** Begin **

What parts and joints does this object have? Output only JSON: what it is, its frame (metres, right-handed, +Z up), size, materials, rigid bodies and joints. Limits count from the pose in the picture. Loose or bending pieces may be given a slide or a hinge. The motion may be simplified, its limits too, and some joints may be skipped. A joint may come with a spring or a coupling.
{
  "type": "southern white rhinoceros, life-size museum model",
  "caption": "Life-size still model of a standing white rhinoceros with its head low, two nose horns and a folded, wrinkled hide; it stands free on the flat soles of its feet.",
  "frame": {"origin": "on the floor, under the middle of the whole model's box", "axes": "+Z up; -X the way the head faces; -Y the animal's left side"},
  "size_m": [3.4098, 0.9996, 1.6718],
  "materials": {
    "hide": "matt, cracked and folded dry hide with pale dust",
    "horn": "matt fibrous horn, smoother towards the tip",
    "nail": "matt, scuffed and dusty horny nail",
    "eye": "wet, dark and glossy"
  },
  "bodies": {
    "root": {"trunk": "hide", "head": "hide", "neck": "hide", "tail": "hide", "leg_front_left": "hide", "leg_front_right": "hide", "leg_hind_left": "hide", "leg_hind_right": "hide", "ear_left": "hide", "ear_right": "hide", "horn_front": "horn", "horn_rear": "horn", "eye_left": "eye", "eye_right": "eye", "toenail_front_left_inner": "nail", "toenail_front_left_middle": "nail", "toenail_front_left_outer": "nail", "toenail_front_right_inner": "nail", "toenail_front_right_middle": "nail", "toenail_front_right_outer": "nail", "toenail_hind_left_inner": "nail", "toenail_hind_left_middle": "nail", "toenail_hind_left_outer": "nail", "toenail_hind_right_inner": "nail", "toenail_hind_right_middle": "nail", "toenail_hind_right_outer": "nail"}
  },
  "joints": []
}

** End **
** Begin **

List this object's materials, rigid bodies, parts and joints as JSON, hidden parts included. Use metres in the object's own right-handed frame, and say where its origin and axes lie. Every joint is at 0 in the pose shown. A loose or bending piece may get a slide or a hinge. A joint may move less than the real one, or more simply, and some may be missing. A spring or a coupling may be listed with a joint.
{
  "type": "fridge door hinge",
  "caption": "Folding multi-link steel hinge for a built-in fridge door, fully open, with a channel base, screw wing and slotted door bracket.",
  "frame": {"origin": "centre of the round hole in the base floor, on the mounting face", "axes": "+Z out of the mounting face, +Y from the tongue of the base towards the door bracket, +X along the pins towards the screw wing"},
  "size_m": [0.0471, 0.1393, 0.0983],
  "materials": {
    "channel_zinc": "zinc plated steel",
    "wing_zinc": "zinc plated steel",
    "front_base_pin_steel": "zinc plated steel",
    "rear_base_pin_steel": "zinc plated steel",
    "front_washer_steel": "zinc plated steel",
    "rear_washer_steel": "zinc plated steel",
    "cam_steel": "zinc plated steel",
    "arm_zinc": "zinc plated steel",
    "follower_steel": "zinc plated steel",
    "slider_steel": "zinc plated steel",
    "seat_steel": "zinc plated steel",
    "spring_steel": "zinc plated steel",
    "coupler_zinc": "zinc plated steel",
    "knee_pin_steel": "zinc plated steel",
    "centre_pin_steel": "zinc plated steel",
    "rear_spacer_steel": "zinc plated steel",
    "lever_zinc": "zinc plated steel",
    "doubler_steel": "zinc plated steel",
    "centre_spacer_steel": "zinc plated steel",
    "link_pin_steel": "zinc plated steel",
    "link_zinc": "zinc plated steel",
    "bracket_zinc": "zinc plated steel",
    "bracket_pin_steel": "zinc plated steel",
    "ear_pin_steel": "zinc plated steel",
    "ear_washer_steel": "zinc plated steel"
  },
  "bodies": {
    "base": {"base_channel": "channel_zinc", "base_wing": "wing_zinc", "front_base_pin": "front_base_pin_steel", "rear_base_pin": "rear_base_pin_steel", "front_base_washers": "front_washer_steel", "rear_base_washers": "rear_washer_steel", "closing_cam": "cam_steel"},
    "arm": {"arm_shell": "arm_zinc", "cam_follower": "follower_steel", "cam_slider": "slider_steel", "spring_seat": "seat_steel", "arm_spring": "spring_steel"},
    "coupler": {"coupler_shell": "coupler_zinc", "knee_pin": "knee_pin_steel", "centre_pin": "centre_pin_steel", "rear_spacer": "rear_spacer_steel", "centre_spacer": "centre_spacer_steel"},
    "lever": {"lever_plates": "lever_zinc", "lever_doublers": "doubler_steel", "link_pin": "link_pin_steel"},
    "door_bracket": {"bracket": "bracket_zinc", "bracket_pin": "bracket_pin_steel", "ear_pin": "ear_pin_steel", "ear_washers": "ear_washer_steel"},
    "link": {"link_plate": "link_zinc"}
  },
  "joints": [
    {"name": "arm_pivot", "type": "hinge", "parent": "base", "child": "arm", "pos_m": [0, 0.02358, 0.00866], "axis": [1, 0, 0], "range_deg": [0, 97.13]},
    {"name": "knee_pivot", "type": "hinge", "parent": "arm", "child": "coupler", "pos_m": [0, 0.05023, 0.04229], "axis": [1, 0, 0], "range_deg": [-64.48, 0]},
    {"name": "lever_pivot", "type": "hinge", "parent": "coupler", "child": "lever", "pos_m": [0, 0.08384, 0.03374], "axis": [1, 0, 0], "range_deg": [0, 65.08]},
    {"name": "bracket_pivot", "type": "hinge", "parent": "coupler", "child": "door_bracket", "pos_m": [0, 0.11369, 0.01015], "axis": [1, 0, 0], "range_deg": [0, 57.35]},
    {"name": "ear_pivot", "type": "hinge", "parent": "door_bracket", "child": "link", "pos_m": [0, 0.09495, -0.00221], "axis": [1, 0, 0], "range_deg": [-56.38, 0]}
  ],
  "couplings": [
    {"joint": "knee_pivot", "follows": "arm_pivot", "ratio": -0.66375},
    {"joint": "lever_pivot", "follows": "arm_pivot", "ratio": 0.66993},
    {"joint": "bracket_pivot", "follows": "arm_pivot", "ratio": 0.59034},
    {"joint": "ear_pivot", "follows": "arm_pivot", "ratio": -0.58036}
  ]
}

** End **
** Begin **

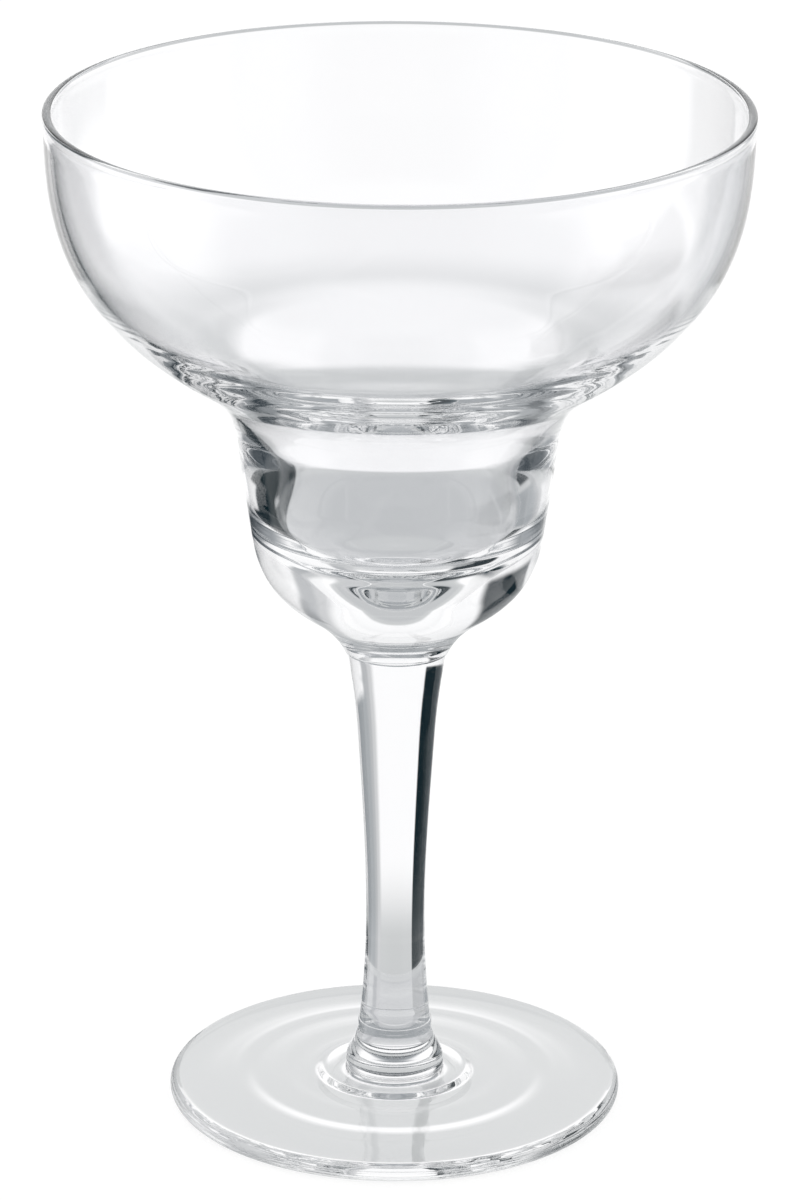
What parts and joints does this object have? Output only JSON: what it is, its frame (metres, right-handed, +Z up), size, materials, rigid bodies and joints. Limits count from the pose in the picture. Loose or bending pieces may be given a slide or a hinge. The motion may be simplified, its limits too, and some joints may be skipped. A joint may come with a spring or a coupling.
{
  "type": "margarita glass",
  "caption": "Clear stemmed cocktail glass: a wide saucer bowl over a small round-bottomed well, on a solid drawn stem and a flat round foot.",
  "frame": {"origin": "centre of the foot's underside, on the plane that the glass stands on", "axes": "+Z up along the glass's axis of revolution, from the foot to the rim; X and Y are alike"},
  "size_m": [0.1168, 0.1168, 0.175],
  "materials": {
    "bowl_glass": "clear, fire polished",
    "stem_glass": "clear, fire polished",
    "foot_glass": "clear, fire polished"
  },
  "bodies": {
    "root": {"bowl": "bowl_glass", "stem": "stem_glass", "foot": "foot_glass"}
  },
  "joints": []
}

** End **

#### What you should do
Return every line in the listing that contains the word "axes".

#### Complete answer
  "frame": {"origin": "on the floor, under the middle of the whole model's box", "axes": "+Z up; -X the way the head faces; -Y the animal's left side"},
List this object's materials, rigid bodies, parts and joints as JSON, hidden parts included. Use metres in the object's own right-handed frame, and say where its origin and axes lie. Every joint is at 0 in the pose shown. A loose or bending piece may get a slide or a hinge. A joint may move less than the real one, or more simply, and some may be missing. A spring or a coupling may be listed with a joint.
  "frame": {"origin": "centre of the round hole in the base floor, on the mounting face", "axes": "+Z out of the mounting face, +Y from the tongue of the base towards the door bracket, +X along the pins towards the screw wing"},
  "frame": {"origin": "centre of the foot's underside, on the plane that the glass stands on", "axes": "+Z up along the glass's axis of revolution, from the foot to the rim; X and Y are alike"},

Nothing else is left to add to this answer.